• DESCRIPTION OF THE TASK
Extract the complete listing and repeat it word for word.

·····

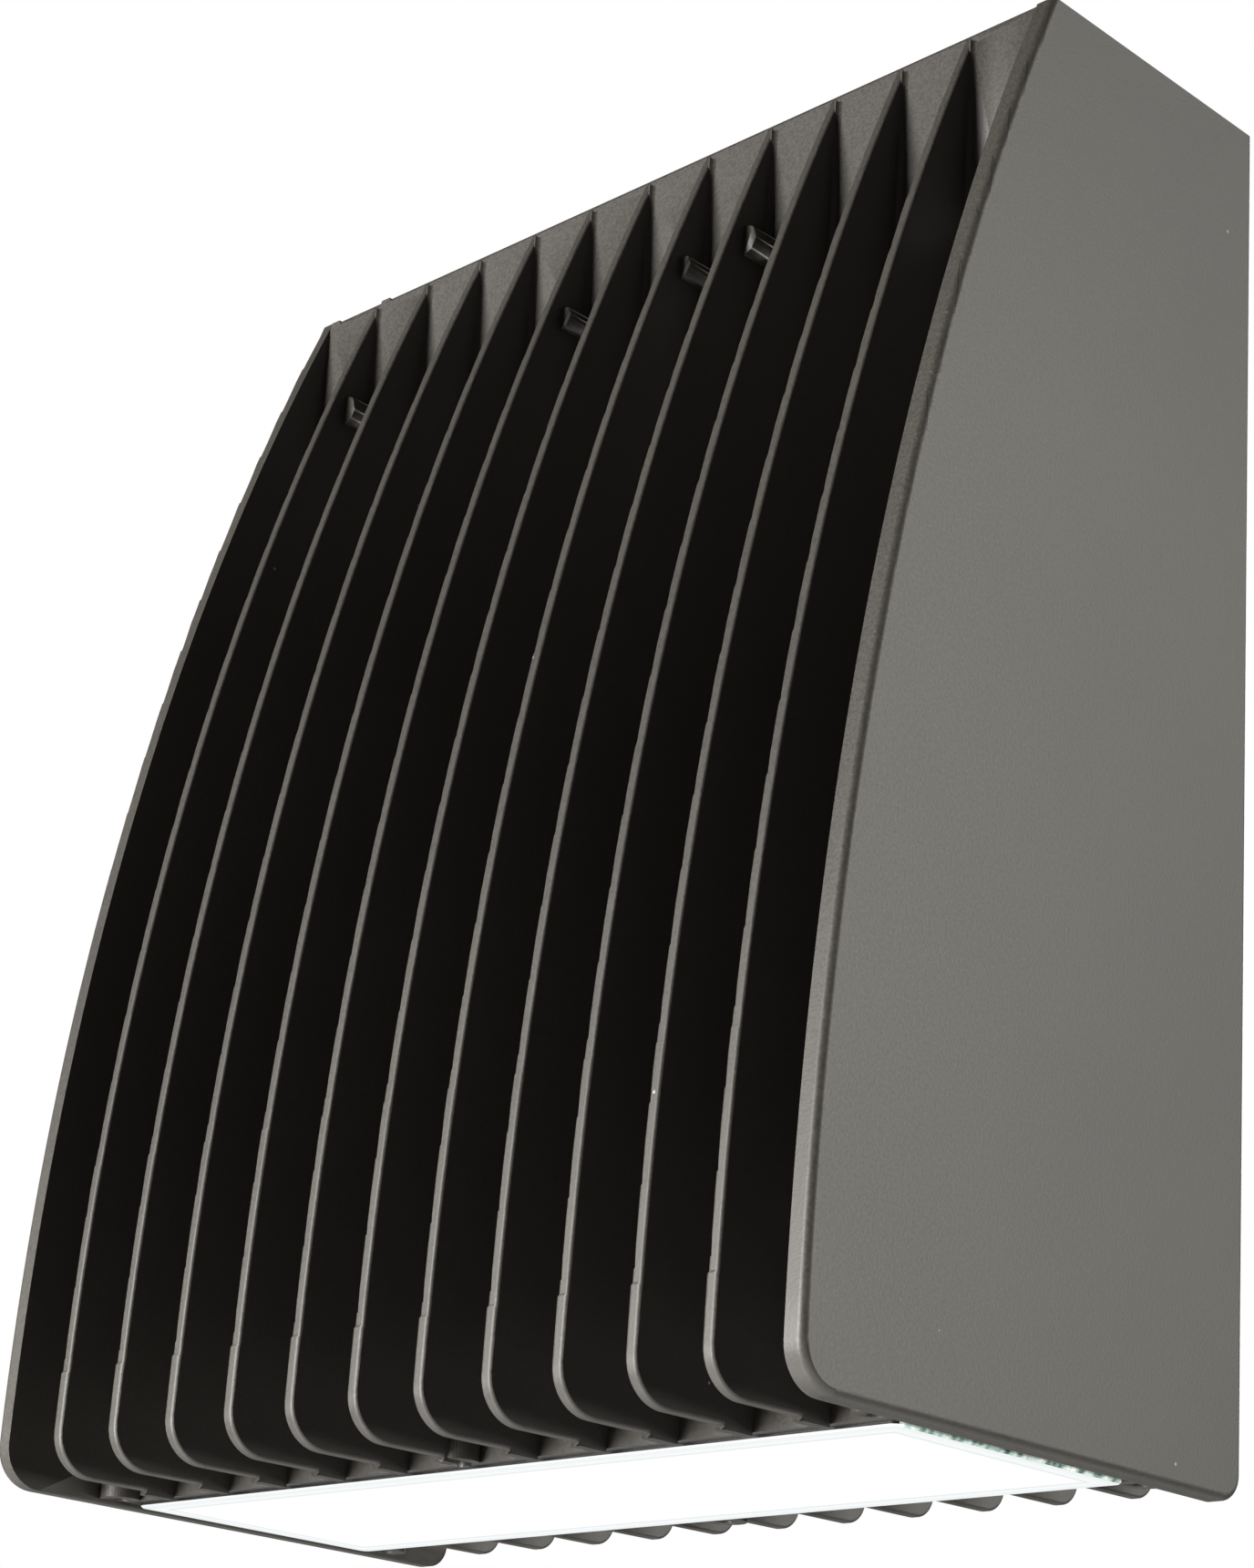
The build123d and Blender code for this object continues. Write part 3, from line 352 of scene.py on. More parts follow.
def ground_glass_edge():
    """The lens's ground edge: pale green glass with small chips, their pale tones painted glints and their
    dark tones painted shade, and a painted glow from the lit lens in its emission."""
    made, tree, shader, coords = new_material("ground_glass_edge")
    chip_mm = 2.2
    crumb_mm = 0.9
    chips = add_node(tree, "ShaderNodeTexVoronoi", {"Vector": coords, "Scale": 1 / (chip_mm * MM)},
                     feature="F1")
    crumbs = add_node(tree, "ShaderNodeTexNoise", {
        "Vector": coords, "Scale": 1 / (crumb_mm * MM), "Detail": 4.0})
    chip_relief_and_glints = add_node(tree, "ShaderNodeMath", {0: chips.outputs["Distance"], 1: crumbs.outputs["Fac"]},
                     operation="MULTIPLY")
    # Pale stops are painted glints on the chips, dark stops painted shade
    tone = add_node(tree, "ShaderNodeValToRGB", {"Fac": chip_relief_and_glints.outputs[0]}, stops=[
        (0.08, linear("30423d")), (0.16, linear("6f8880")), (0.26, linear("a9bdb4")),
        (0.42, linear("c9d8cf")), (0.52, linear("f4f6ea"))])
    tree.links.new(tone.outputs["Color"], shader.inputs["Base Color"])
    # Painted glow: the edge emits its chip tones, though it is no lamp
    tree.links.new(tone.outputs["Color"], shader.inputs["Emission Color"])
    shader.inputs["Emission Strength"].default_value = 0.45
    shader.inputs["Roughness"].default_value = 0.3
    shader.inputs["IOR"].default_value = 1.52
    bump = add_node(tree, "ShaderNodeBump", {
        "Height": chip_relief_and_glints.outputs[0], "Strength": 0.6, "Distance": 0.2 * MM})
    tree.links.new(bump.outputs["Normal"], shader.inputs["Normal"])
    return made


def silicone_rubber(name, dark, light):
    """Silicone rubber, squeezed out and cured: even, with a soft satin skin."""
    return mottled(name, dark, light, 6, 0.8, 0.03, (0.35, 0.5), ior=1.41)[0]


def closed_cell_foam():
    """Closed-cell neoprene foam, cut from sheet: matt black with cut pores as painted shade in the colour,
    drawn at 0.9 mm, coarser than the real ones, so that they show."""
    pore_mm = 0.9
    made, tree, shader, coords = mottled(
        "closed_cell_foam", "161616", "1f1f1e", 12, pore_mm, 0.12, (0.85, 0.95), ior=1.45)[:4]
    pores = add_node(tree, "ShaderNodeTexVoronoi", {"Vector": coords, "Scale": 1 / (pore_mm * MM)})
    # The pores are dark spots of painted shade, without relief of their own
    painted_pore_shade = add_node(tree, "ShaderNodeValToRGB", {"Fac": pores.outputs["Distance"]},
                    stops=[(0.15, linear("0b0b0b")), (0.4, linear("242423"))])
    tree.links.new(painted_pore_shade.outputs["Color"], shader.inputs["Base Color"])
    return made


def moulded_rubber():
    """Compression-moulded rubber: black, slightly dusty, with a satin sheen."""
    return mottled("moulded_rubber", "141414", "1d1c1b", 8, 0.7, 0.03, (0.5, 0.65), ior=1.5)[0]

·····

• TASK RESULT
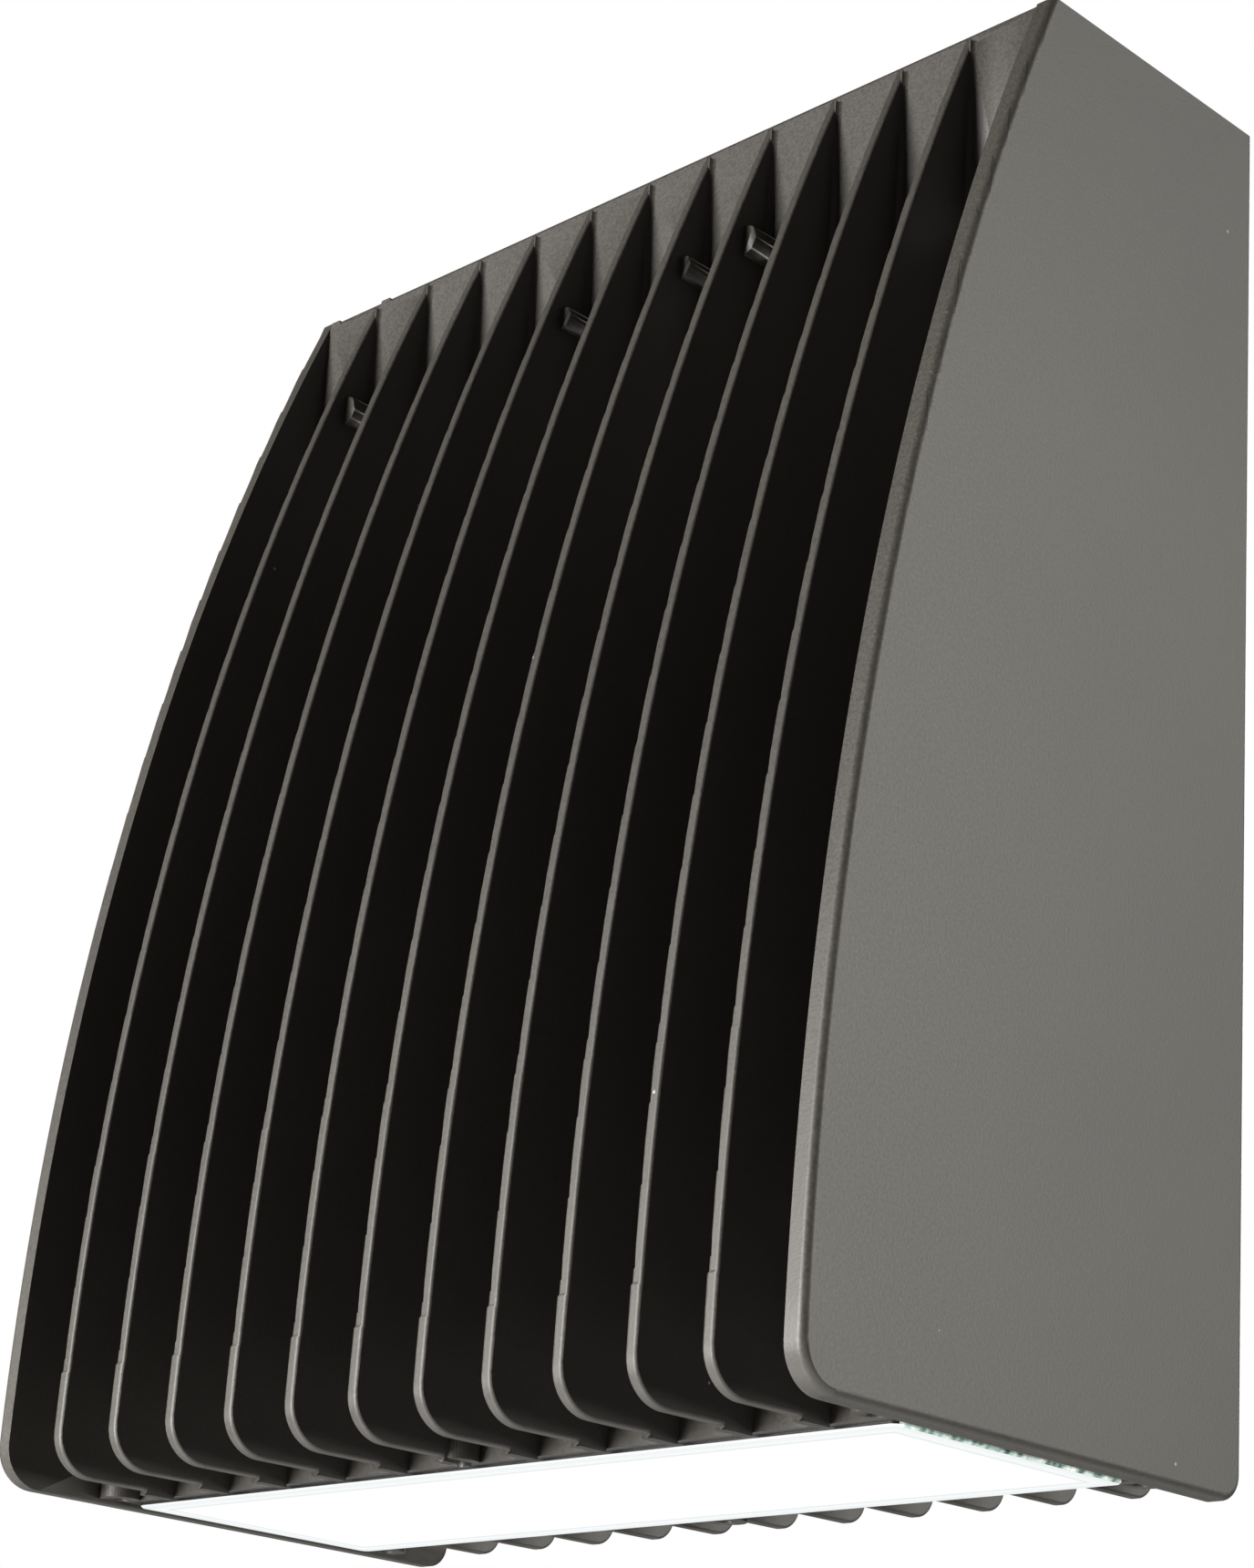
The build123d and Blender code for this object continues. Write part 3, from line 352 of scene.py on. More parts follow.
def ground_glass_edge():
    """The lens's ground edge: pale green glass with small chips, their pale tones painted glints and their
    dark tones painted shade, and a painted glow from the lit lens in its emission."""
    made, tree, shader, coords = new_material("ground_glass_edge")
    chip_mm = 2.2
    crumb_mm = 0.9
    chips = add_node(tree, "ShaderNodeTexVoronoi", {"Vector": coords, "Scale": 1 / (chip_mm * MM)},
                     feature="F1")
    crumbs = add_node(tree, "ShaderNodeTexNoise", {
        "Vector": coords, "Scale": 1 / (crumb_mm * MM), "Detail": 4.0})
    chip_relief_and_glints = add_node(tree, "ShaderNodeMath", {0: chips.outputs["Distance"], 1: crumbs.outputs["Fac"]},
                     operation="MULTIPLY")
    # Pale stops are painted glints on the chips, dark stops painted shade
    tone = add_node(tree, "ShaderNodeValToRGB", {"Fac": chip_relief_and_glints.outputs[0]}, stops=[
        (0.08, linear("30423d")), (0.16, linear("6f8880")), (0.26, linear("a9bdb4")),
        (0.42, linear("c9d8cf")), (0.52, linear("f4f6ea"))])
    tree.links.new(tone.outputs["Color"], shader.inputs["Base Color"])
    # Painted glow: the edge emits its chip tones, though it is no lamp
    tree.links.new(tone.outputs["Color"], shader.inputs["Emission Color"])
    shader.inputs["Emission Strength"].default_value = 0.45
    shader.inputs["Roughness"].default_value = 0.3
    shader.inputs["IOR"].default_value = 1.52
    bump = add_node(tree, "ShaderNodeBump", {
        "Height": chip_relief_and_glints.outputs[0], "Strength": 0.6, "Distance": 0.2 * MM})
    tree.links.new(bump.outputs["Normal"], shader.inputs["Normal"])
    return made


def silicone_rubber(name, dark, light):
    """Silicone rubber, squeezed out and cured: even, with a soft satin skin."""
    return mottled(name, dark, light, 6, 0.8, 0.03, (0.35, 0.5), ior=1.41)[0]


def closed_cell_foam():
    """Closed-cell neoprene foam, cut from sheet: matt black with cut pores as painted shade in the colour,
    drawn at 0.9 mm, coarser than the real ones, so that they show."""
    pore_mm = 0.9
    made, tree, shader, coords = mottled(
        "closed_cell_foam", "161616", "1f1f1e", 12, pore_mm, 0.12, (0.85, 0.95), ior=1.45)[:4]
    pores = add_node(tree, "ShaderNodeTexVoronoi", {"Vector": coords, "Scale": 1 / (pore_mm * MM)})
    # The pores are dark spots of painted shade, without relief of their own
    painted_pore_shade = add_node(tree, "ShaderNodeValToRGB", {"Fac": pores.outputs["Distance"]},
                    stops=[(0.15, linear("0b0b0b")), (0.4, linear("242423"))])
    tree.links.new(painted_pore_shade.outputs["Color"], shader.inputs["Base Color"])
    return made


def moulded_rubber():
    """Compression-moulded rubber: black, slightly dusty, with a satin sheen."""
    return mottled("moulded_rubber", "141414", "1d1c1b", 8, 0.7, 0.03, (0.5, 0.65), ior=1.5)[0]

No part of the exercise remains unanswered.